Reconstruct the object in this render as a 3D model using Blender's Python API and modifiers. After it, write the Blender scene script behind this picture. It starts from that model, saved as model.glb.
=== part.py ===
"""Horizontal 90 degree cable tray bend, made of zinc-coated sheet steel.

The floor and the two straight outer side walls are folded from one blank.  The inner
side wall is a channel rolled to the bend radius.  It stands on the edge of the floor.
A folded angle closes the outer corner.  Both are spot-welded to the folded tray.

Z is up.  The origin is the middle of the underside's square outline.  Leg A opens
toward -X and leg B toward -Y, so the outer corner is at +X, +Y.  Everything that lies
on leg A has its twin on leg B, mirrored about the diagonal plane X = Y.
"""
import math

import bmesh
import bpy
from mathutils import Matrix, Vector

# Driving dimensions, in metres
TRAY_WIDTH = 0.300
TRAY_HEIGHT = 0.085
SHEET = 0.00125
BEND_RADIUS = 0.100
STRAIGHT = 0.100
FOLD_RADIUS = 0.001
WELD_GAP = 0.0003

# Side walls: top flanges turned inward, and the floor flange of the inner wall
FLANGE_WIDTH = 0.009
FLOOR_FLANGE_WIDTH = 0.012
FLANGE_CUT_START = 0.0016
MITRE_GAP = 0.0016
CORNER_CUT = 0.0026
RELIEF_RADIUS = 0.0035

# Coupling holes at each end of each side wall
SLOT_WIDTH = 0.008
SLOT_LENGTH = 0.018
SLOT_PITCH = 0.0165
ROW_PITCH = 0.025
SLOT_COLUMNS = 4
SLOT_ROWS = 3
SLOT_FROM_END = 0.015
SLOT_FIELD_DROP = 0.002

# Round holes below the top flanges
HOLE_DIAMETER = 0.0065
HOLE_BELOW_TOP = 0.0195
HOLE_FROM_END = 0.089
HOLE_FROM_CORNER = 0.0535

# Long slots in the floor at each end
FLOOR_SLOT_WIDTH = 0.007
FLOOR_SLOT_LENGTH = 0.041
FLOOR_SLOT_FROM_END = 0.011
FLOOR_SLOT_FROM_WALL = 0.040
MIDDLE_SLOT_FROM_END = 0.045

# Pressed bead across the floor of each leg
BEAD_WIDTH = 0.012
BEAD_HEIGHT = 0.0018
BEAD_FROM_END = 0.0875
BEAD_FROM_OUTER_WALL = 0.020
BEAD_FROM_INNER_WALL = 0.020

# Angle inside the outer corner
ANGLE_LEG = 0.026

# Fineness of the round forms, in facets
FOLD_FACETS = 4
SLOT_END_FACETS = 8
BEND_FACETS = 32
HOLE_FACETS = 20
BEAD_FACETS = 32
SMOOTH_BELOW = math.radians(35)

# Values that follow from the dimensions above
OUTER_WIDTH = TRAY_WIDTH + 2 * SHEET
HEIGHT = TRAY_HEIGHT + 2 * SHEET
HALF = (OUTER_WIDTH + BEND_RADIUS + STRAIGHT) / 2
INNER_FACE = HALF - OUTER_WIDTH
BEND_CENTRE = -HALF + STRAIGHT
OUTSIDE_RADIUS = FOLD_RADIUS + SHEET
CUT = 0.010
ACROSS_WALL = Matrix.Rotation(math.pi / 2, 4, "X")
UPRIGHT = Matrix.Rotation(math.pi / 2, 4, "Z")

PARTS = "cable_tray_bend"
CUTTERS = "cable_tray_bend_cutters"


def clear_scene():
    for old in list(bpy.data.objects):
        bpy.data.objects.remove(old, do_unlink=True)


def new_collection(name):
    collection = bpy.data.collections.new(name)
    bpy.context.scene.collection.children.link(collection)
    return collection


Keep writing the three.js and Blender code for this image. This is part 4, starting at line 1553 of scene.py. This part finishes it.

= = = =

* **What is asked**: Copy each line holding the word "this" from the listing above.

* **Output of the task**:
Reconstruct the object in this render as a 3D model using Blender's Python API and modifiers. After it, write the Blender scene script behind this picture. It starts from that model, saved as model.glb.
Keep writing the three.js and Blender code for this image. This is part 4, starting at line 1553 of scene.py. This part finishes it.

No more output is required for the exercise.